All i have are the fruits of his labor. He got these boards, six feet long, two inches wide, eight inches? ten inches? tall, nailed them together using help from GardenGirl on youtube, and VOILA. WE HAVE LIFTOFF!!!
Okay, so you want the dirt on the story? Where does one get dirt? Buying dirt in bags is weird. It is weird that someones job is to put dirt in bags. It is even weirder that bags of dirt are like, $15. wtf. But apparently, dirt is extremely important to your garden. Ideally, you want 1/3 cow poop (DO NOT DO THIS YOURSELF. The cow poop must be baked and aged properly. Its sort of the equivalent of trying to ferment grapes on your own. Don’t do it.), 1/3 compost, and 1/3 something else. Vermillion or something else that ends in ilion. Whatever. i don’t remember. Probably also you don’t want to refer to the cow-poo portion as cow poop; the preferred nomenclature is actually manure. Regardless, the Rock Shop on Hillsborough sells some sweet dirt. And they deliver. And trust me, do not over order like Evan did. I leveled out half of the garden to plant some radishes yesterday, and we have way too much dirt. And, since shoveling is not my forte, and I had no idea where to put the valuable, unused dirt, i just heaped it onto the other side of the garden. It looks silly. The fire hydrant kind of diminishes the effect, but what could i do? i’m no fire-hydrant mover. Or photoshopper.

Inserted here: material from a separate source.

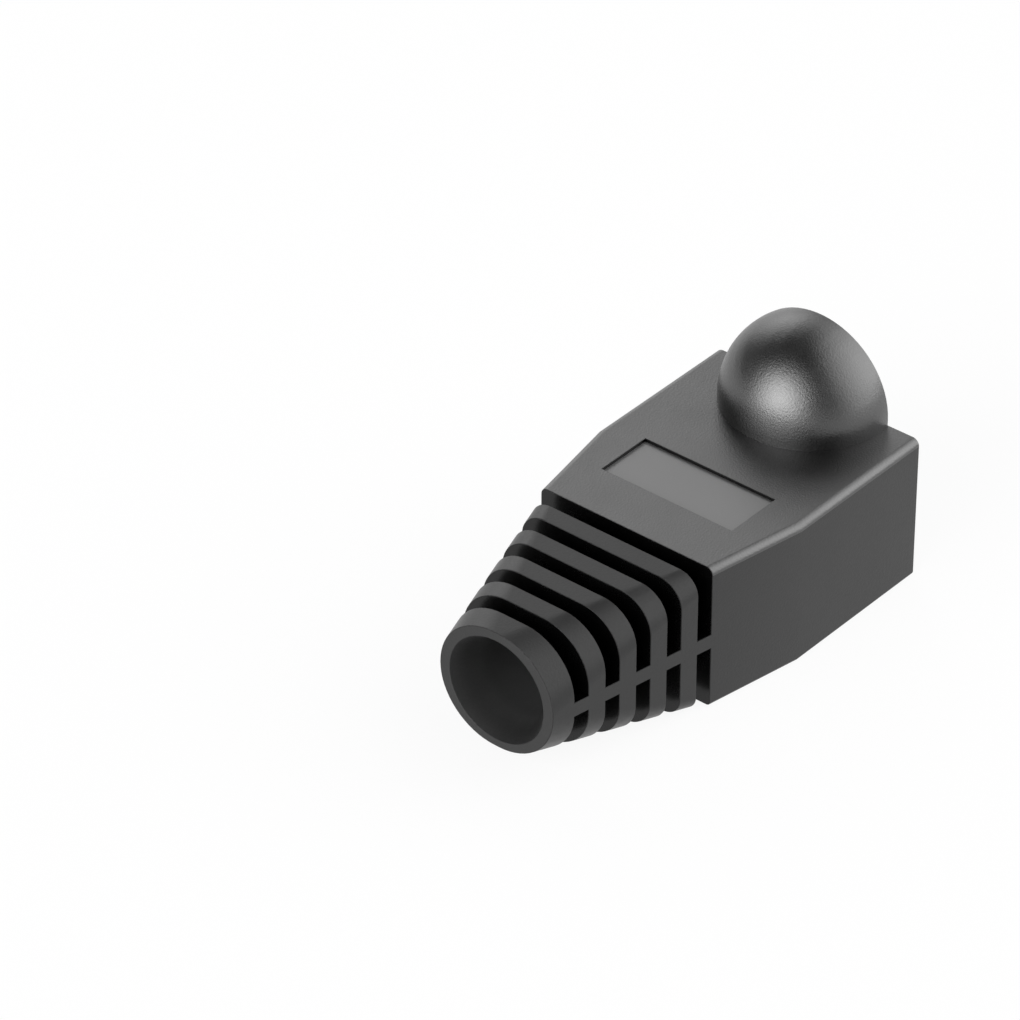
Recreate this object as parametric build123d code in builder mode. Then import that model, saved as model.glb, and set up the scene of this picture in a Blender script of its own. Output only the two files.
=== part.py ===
"""Strain relief boot for a modular plug: one moulded piece.

Sizes are in millimetres. +X points out of the plug end, -X out of the cable end,
+Z goes up through the hood, and the piece rests on Z = 0.
"""
from build123d import *

import os
from math import acos, degrees

os.makedirs("parts", exist_ok=True)

# Overall
length = 27.3
x_mouth = length / 2
x_end = -length / 2

# Body round the plug
body_width = 14.0
body_height = 9.04
straight_length = 10.4
body_length = 16.6
side_taper = 1.125
rear_width = body_width - 2 * side_taper
top_edge_radius = 0.45
base_edge_radius = 0.25
x_kink = x_mouth - straight_length
x_rear = x_mouth - body_length

# Cavity for the plug
side_wall = 0.85
top_wall = 0.55
mouth_width = body_width - 2 * side_wall
floor_height = 1.0
ceiling_height = body_height - top_wall
cavity_depth = 8.9
rear_cavity_depth = 15.0
rear_side_wall = 1.575
rear_cavity_width = rear_width - 2 * rear_side_wall
rear_top_wall = 1.44
rear_ceiling_height = body_height - rear_top_wall
x_step = x_mouth - cavity_depth
x_back = x_mouth - rear_cavity_depth

# Lip across the floor of the mouth
lip_height = 1.6
lip_land = 0.3
lip_run = 2.6

# Hood over the latch lever: a ball that the plane of the mouth cuts off
hood_radius = 4.96
hood_half_length = 4.78
hood_set_back = 1.0
hood_rise = 0.36
hood_axis_height = body_height + hood_rise
hood_start = degrees(acos(hood_set_back / hood_half_length))
hollow_radius = 4.33
hollow_rise = 0.32
hollow_axis_height = body_height + hollow_rise
hollow_straight = 1.26
hollow_round = 3.85
hollow_depth = hollow_rise + top_wall + 1.13

# Shallow recess on top of the body
recess_start = 9.47
recess_length = 3.73
recess_width = 8.9
recess_depth = 0.2

# Strain relief
slot_count = 5
slot_width = 0.94
ring_pitch = 2.08
relief_set_in = 0.02
relief_start_width = rear_width
relief_start_base = relief_set_in
relief_start_top = body_height - 2 * relief_set_in
relief_start_radius = 1.05
relief_start_base_radius = 0.65
relief_end_taper = 2.0
relief_end_width = relief_start_width - 2 * relief_end_taper
relief_end_base = 0.72
relief_end_drop = 0.9
relief_end_top = body_height - relief_end_drop
relief_end_radius = min(relief_end_width, relief_end_top - relief_end_base) / 2 - 0.01
bore_drop = 0.12
bore_height = body_height / 2 - bore_drop
core_radius = 2.9
bridge_height = 0.9
bridge_drop = 0.22
bridge_middle = body_height / 2 - bridge_drop
cutter_size = 2 * (body_width + body_height)

# Hole for the cable
bore_radius = 2.5
guide_radius = 3.1
guide_length = 1.2
flare_wall = 0.49
flare_radius = relief_end_radius - flare_wall
flare_length = 2.1

with BuildPart() as boot:
    # Body: parallel sides at the plug end, then narrowing toward the cable
    with BuildSketch(Plane.XY):
        with BuildLine():
            Polyline(
                (x_rear, -rear_width / 2),
                (x_kink, -body_width / 2),
                (x_mouth, -body_width / 2),
                (x_mouth, body_width / 2),
                (x_kink, body_width / 2),
                (x_rear, rear_width / 2),
                close=True,
            )
        make_face()
    extrude(amount=body_height)
    top_sides = boot.faces().sort_by(Axis.Z)[-1].edges().filter_by(
        lambda edge: abs(edge.tangent_at(0.5).X) > 0.5
    )
    fillet(top_sides, top_edge_radius)
    base_sides = boot.faces().sort_by(Axis.Z)[0].edges().filter_by(
        lambda edge: abs(edge.tangent_at(0.5).X) > 0.5
    )
    fillet(base_sides, base_edge_radius)

    # Hood: an upright foot in the ball's own plan, and the upper half of the ball on it
    with BuildSketch(Plane.XY.offset(body_height)):
        with BuildLine():
            plan = EllipticalCenterArc(
                (x_mouth - hood_set_back, 0),
                hood_half_length,
                hood_radius,
                start_angle=hood_start,
                arc_size=360 - 2 * hood_start,
            )
            Line(plan @ 1, plan @ 0)
        make_face()
    extrude(amount=hood_axis_height - body_height)
    with BuildSketch(Plane.XY.offset(hood_axis_height)):
        with BuildLine():
            crown = EllipticalCenterArc(
                (x_mouth - hood_set_back, 0),
                hood_half_length,
                hood_radius,
                start_angle=hood_start,
                arc_size=180 - hood_start,
            )
            Polyline(crown @ 1, (x_mouth, 0), crown @ 0)
        make_face()
    revolve(axis=Axis((0, 0, hood_axis_height), (1, 0, 0)), revolution_arc=180)

    # Strain relief: from a rounded oblong behind the body to a round end
    with BuildSketch(Plane.YZ.offset(x_rear)) as relief_start:
        with Locations((0, (relief_start_top + relief_start_base) / 2)):
            Rectangle(relief_start_width, relief_start_top - relief_start_base)
        fillet(relief_start.vertices().group_by(Axis.Y)[-1], relief_start_radius)
        fillet(relief_start.vertices().group_by(Axis.Y)[0], relief_start_base_radius)
    with BuildSketch(Plane.YZ.offset(x_end)) as relief_end:
        with Locations((0, (relief_end_top + relief_end_base) / 2)):
            Rectangle(relief_end_width, relief_end_top - relief_end_base)
        fillet(relief_end.vertices().group_by(Axis.Y)[-1], relief_end_radius)
        fillet(relief_end.vertices().group_by(Axis.Y)[0], relief_end_radius)
    loft(ruled=True)

    # Slots between the rings, down to the core, with a bridge left on both sides
    for slot in range(slot_count):
        x_slot = x_rear - slot * ring_pitch - slot_width
        with BuildSketch(Plane.YZ.offset(x_slot)):
            with Locations((0, bore_height)):
                Rectangle(cutter_size, cutter_size)
                Circle(core_radius, mode=Mode.SUBTRACT)
            with Locations((0, bridge_middle)):
                Rectangle(cutter_size, bridge_height, mode=Mode.SUBTRACT)
        extrude(amount=slot_width, mode=Mode.SUBTRACT)

    # Shallow recess on top
    with BuildSketch(Plane.XY.offset(body_height)):
        with Locations((x_mouth - recess_start - recess_length / 2, 0)):
            Rectangle(recess_length, recess_width)
    extrude(amount=-recess_depth, mode=Mode.SUBTRACT)

    # Cavity round the plug
    with BuildSketch(Plane.XY.offset(floor_height)):
        with Locations((x_mouth - cavity_depth / 2, 0)):
            Rectangle(cavity_depth, mouth_width)
    extrude(amount=ceiling_height - floor_height, mode=Mode.SUBTRACT)

    # Narrowing space behind the plug, where the wires spread
    with BuildSketch(Plane.XY.offset(floor_height)):
        with BuildLine():
            Polyline(
                (x_back, -rear_cavity_width / 2),
                (x_kink, -mouth_width / 2),
                (x_step, -mouth_width / 2),
                (x_step, mouth_width / 2),
                (x_kink, mouth_width / 2),
                (x_back, rear_cavity_width / 2),
                close=True,
            )
        make_face()
    extrude(amount=rear_ceiling_height - floor_height, mode=Mode.SUBTRACT)

    # Hollow of the hood, open to the cavity below
    with BuildSketch(Plane.XY.offset(hollow_axis_height)):
        with BuildLine():
            Polyline(
                (x_mouth - hollow_straight, -hollow_radius),
                (x_mouth, -hollow_radius),
                (x_mouth, hollow_radius),
                (x_mouth - hollow_straight, hollow_radius),
            )
            EllipticalCenterArc(
                (x_mouth - hollow_straight, 0),
                hollow_round,
                hollow_radius,
                start_angle=90,
                arc_size=180,
            )
        make_face()
    extrude(amount=-hollow_depth, mode=Mode.SUBTRACT)
    with BuildSketch(Plane.XY.offset(hollow_axis_height)):
        with BuildLine():
            Polyline(
                (x_mouth - hollow_straight - hollow_round, 0),
                (x_mouth, 0),
                (x_mouth, hollow_radius),
                (x_mouth - hollow_straight, hollow_radius),
            )
            EllipticalCenterArc(
                (x_mouth - hollow_straight, 0),
                hollow_round,
                hollow_radius,
                start_angle=90,
                arc_size=90,
            )
        make_face()
    revolve(
        axis=Axis((0, 0, hollow_axis_height), (1, 0, 0)),
        revolution_arc=180,
        mode=Mode.SUBTRACT,
    )

    # Lip that the plug slides over
    with BuildSketch(Plane.XZ):
        with BuildLine():
            Polyline(
                (x_mouth - lip_run, floor_height),
                (x_mouth, floor_height),
                (x_mouth, lip_height),
                (x_mouth - lip_land, lip_height),
                close=True,
            )
        make_face()
    extrude(amount=mouth_width / 2, both=True)

    # Cable hole: a guide cone inside, a straight bore, and a flare at the end
    with BuildSketch(Plane.XZ):
        with BuildLine():
            Polyline(
                (x_end + flare_length, bore_height + bore_radius),
                (x_back - guide_length, bore_height + bore_radius),
                (x_back, bore_height + guide_radius),
                (x_back, bore_height),
                (x_end, bore_height),
                (x_end, bore_height + flare_radius),
            )
            TangentArc(
                (x_end + flare_length, bore_height + bore_radius),
                (x_end, bore_height + flare_radius),
                tangent=(-1, 0),
            )
        make_face()
    revolve(axis=Axis((0, 0, bore_height), (1, 0, 0)), mode=Mode.SUBTRACT)

boot.part.label = "boot"
boot.part.color = Color(0.16, 0.16, 0.17)

export_step(boot.part, "parts/boot.step")
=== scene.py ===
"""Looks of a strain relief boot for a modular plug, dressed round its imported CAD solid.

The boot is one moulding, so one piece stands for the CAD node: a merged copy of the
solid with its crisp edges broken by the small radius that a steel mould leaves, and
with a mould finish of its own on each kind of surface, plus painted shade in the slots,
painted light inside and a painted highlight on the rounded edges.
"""

import logging
import math
from dataclasses import dataclass, field
from enum import Enum

import bmesh
import bpy
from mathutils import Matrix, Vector


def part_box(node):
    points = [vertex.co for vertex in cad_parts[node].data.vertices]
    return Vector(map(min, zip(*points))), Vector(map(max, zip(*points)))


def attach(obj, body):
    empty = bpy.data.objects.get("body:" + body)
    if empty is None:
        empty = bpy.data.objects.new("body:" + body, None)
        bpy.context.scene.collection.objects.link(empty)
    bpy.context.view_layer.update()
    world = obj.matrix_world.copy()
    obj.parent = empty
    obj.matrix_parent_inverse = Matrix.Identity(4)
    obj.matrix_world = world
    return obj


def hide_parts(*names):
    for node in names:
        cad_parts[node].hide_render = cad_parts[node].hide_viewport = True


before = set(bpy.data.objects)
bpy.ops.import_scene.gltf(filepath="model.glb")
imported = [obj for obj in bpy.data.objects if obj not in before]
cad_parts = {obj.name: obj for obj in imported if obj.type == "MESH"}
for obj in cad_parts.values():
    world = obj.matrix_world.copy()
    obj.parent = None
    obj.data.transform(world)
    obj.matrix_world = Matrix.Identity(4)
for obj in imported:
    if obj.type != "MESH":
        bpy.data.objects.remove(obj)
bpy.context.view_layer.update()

MM = 0.001
Socket = bpy.types.NodeSocket
log = logging.getLogger("boot")


class Surface(Enum):
    """The kinds of surface that the mould finishes differently, some with painted shade and light.

    SHELL is the top and the hood, FLANK the side walls, the underside, the rings and both
    ends, PAD the recess's floor, SLOT the slots and the recess's walls, which get painted
    shade, and INSIDE the cavity, the hood's hollow and the cable hole, which get painted light.
    """

    SHELL = 0
    FLANK = 1
    PAD = 2
    SLOT = 3
    INSIDE = 4


class NodeSheet:
    """The node tree of one material or world, with short calls to fill it.

    A noise pattern seldom goes below DARK_BELOW or above LIGHT_ABOVE.
    """

    DARK_BELOW = 0.3
    LIGHT_ABOVE = 0.7

    def __init__(self, tree: bpy.types.NodeTree) -> None:
        """Empties the tree.

        Args:
            tree: The node tree to fill.
        """
        self.tree = tree
        tree.nodes.clear()

    def add(
        self, kind: str, settings: dict[str, object] | None = None, **inputs: object
    ) -> bpy.types.Node:
        """Adds a node.

        Args:
            kind: The node's type, such as ShaderNodeBump.
            settings: Properties of the node itself, by name.
            **inputs: Values or output sockets for its inputs, by name with _ for a space,
                or i0, i1 and so on by number.

        Returns:
            The new node.
        """
        node = self.tree.nodes.new(kind)
        for name, value in (settings or {}).items():
            setattr(node, name, value)
        for name, value in inputs.items():
            by_number = name[0] == "i" and name[1:].isdigit()
            socket = node.inputs[int(name[1:]) if by_number else name.replace("_", " ")]
            if isinstance(value, Socket):
                self.tree.links.new(value, socket)
            else:
                socket.default_value = value
        return node

    def combine(self, operation: str, *values: Socket | float) -> Socket:
        """Adds a sum, a product or another operation on numbers.

        Args:
            operation: The operation of the Math node, such as MULTIPLY_ADD.
            *values: Its numbers or output sockets, in the node's order.

        Returns:
            The result.
        """
        inputs = {f"i{number}": value for number, value in enumerate(values)}
        return self.add("ShaderNodeMath", {"operation": operation}, **inputs).outputs[0]

    def blend(self, value: Socket, start: float, end: float, before: float, after: float) -> Socket:
        """Goes smoothly from one number to another while a value rises.

        Args:
            value: The value that rises.
            start: Where the change starts.
            end: Where the change ends.
            before: The number up to the start.
            after: The number from the end on.

        Returns:
            The number.
        """
        node = self.add(
            "ShaderNodeMapRange",
            {"interpolation_type": "SMOOTHSTEP"},
            Value=value,
            From_Min=start,
            From_Max=end,
            To_Min=before,
            To_Max=after,
        )
        return node.outputs["Result"]

    def noise(self, where: Socket, size: float, detail: float) -> Socket:
        """Adds a noise pattern.

        Args:
            where: The coordinates that it follows, in metres.
            size: The width of one blot, in metres.
            detail: How many finer layers it has.

        Returns:
            The pattern, from 0 to 1 about a mean of 0.5.
        """
        node = self.add("ShaderNodeTexNoise", Vector=where, Scale=1 / size, Detail=detail)
        return node.outputs["Fac"]

    def spread(self, pattern: Socket, low: float, high: float) -> Socket:
        """Stretches the middle of a noise pattern between two values.

        Args:
            pattern: A pattern about 0.5.
            low: What its dark blots become.
            high: What its light blots become.

        Returns:
            The stretched pattern.
        """
        return self.blend(pattern, self.DARK_BELOW, self.LIGHT_ABOVE, low, high)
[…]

God forbid (or Spaghetti monster forbid, whatever way you swing) that you have a lopsided garden. So order the correct amount of dirt.
Where to get seeds? Barnes has lots of options, but then, so does Food Lion. Both the same price, but if you bring your dog to Barnes, the hunky male employees will coo over your dog and give him lots of free treats, thus eliminating the need to feed your dog dinner. (Just kidding. well, they do give your dog lots of treats. But you should remember to feed your dog dinner)
okaaayyyy have to go pick up Evan from the airport!